The ideal pharmacokinetic properties for an antimalarial have been much debated. Rapid
elimination ensures that the residual concentrations do not provide a selective filter
for resistant parasites; but drugs with this property (if used alone) must be given for at
least 7 days, and adherence to 7-day regimens is poor. In order to be effective in a 3-day
regimen, elimination half-lives usually need to exceed 24 h. Combinations of artemisinin
derivatives (which are eliminated very rapidly) given for 3 days, with a slowly eliminated
drug, such as mefloquine, provide complete protection against the emergence of resistance
to the artemisinin derivatives if adherence is good, but they do leave the slowly eliminated
“tail” of mefloquine unprotected.

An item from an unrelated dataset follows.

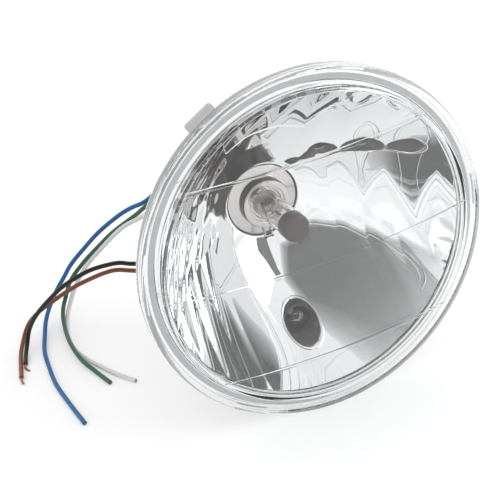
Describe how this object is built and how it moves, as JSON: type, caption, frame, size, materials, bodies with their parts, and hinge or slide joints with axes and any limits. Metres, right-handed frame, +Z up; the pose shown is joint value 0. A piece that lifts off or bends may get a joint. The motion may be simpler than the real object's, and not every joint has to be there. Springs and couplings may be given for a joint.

Perhaps resistance could arise within the residual
parasites that have not yet been killed by the artemisinin derivative. However, the number
of parasites exposed to mefloquine alone is a tiny fraction (less than 0.00001%) of those
present in the acute symptomatic infection. Furthermore, these residual parasites “see” A6
relatively high levels of mefloquine and, even if susceptibility was reduced, these levels
may be sufficient to eradicate the infection (Fig. A6.2). The long mefloquine tail does,
however, provide a selective filter for resistant parasites acquired from elsewhere, and,
therefore, contributes to the spread of resistance once it has developed. Yet on the north-
west border of Thailand, an area of low transmission where mefloquine resistance had
already developed, systematic deployment of the artesunate-mefloquine combination was
dramatically effective in stopping resistance and also in reducing the incidence of malaria
(25,26). This strategy is thought to be effective at preventing the de novo emergence of
resistance at higher levels of transmission, where high-biomass infections still constitutes
the major source of de novo resistance.